Given exercise
Print the data exactly as it is given, please.
** begin Data shown **
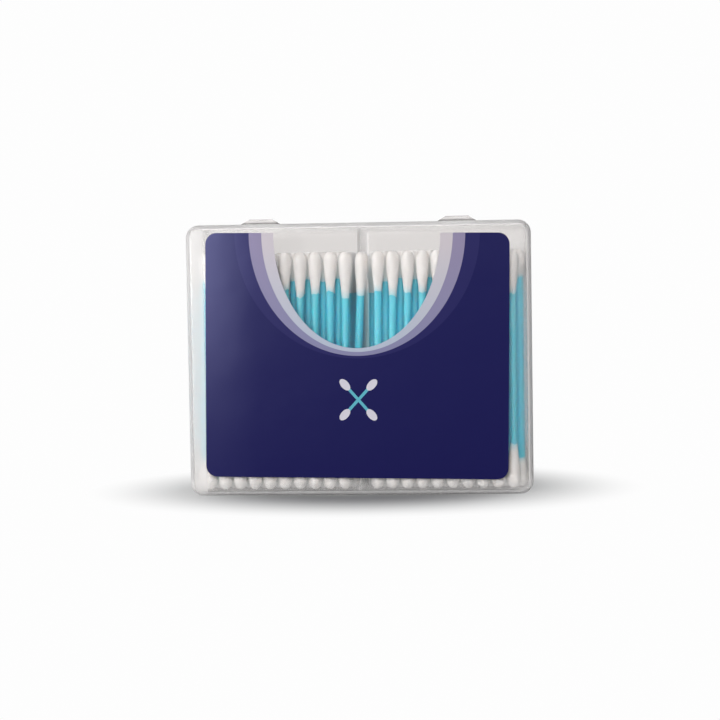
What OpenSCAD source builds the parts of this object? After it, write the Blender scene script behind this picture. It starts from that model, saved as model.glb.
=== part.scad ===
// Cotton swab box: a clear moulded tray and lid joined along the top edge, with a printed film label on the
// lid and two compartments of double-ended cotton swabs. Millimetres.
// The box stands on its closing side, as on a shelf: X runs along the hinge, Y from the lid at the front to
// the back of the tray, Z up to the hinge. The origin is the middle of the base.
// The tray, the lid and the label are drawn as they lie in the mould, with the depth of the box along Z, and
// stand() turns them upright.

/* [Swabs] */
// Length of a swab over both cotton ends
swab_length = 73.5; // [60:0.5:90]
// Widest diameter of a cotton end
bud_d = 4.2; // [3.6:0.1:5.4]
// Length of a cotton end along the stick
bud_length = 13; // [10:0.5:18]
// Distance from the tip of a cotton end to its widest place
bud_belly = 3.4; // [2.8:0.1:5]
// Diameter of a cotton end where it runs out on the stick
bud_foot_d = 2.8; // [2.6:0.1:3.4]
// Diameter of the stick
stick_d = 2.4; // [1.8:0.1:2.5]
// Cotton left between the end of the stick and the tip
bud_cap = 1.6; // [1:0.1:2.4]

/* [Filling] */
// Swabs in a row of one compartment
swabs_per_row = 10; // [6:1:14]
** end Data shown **
Solution to this exercise
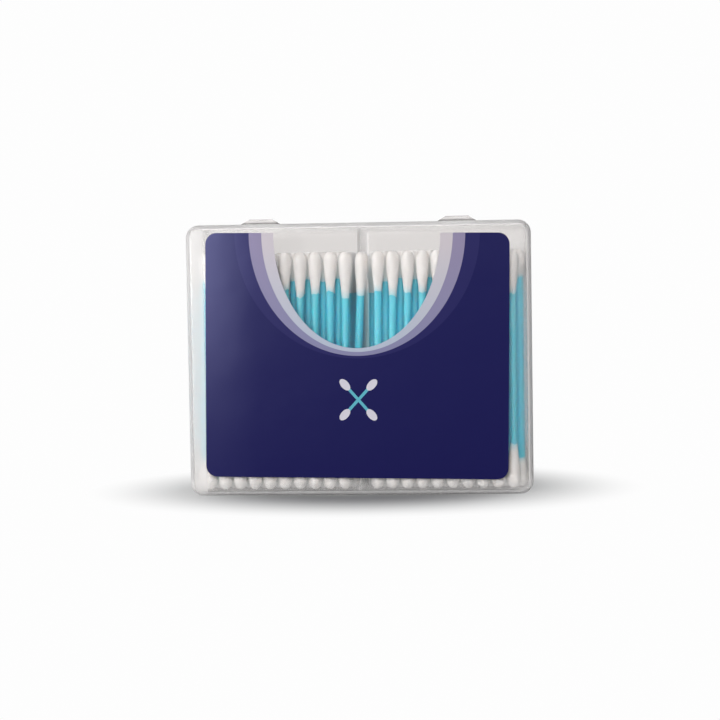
What OpenSCAD source builds the parts of this object? After it, write the Blender scene script behind this picture. It starts from that model, saved as model.glb.
=== part.scad ===
// Cotton swab box: a clear moulded tray and lid joined along the top edge, with a printed film label on the
// lid and two compartments of double-ended cotton swabs. Millimetres.
// The box stands on its closing side, as on a shelf: X runs along the hinge, Y from the lid at the front to
// the back of the tray, Z up to the hinge. The origin is the middle of the base.
// The tray, the lid and the label are drawn as they lie in the mould, with the depth of the box along Z, and
// stand() turns them upright.

/* [Swabs] */
// Length of a swab over both cotton ends
swab_length = 73.5; // [60:0.5:90]
// Widest diameter of a cotton end
bud_d = 4.2; // [3.6:0.1:5.4]
// Length of a cotton end along the stick
bud_length = 13; // [10:0.5:18]
// Distance from the tip of a cotton end to its widest place
bud_belly = 3.4; // [2.8:0.1:5]
// Diameter of a cotton end where it runs out on the stick
bud_foot_d = 2.8; // [2.6:0.1:3.4]
// Diameter of the stick
stick_d = 2.4; // [1.8:0.1:2.5]
// Cotton left between the end of the stick and the tip
bud_cap = 1.6; // [1:0.1:2.4]

/* [Filling] */
// Swabs in a row of one compartment
swabs_per_row = 10; // [6:1:14]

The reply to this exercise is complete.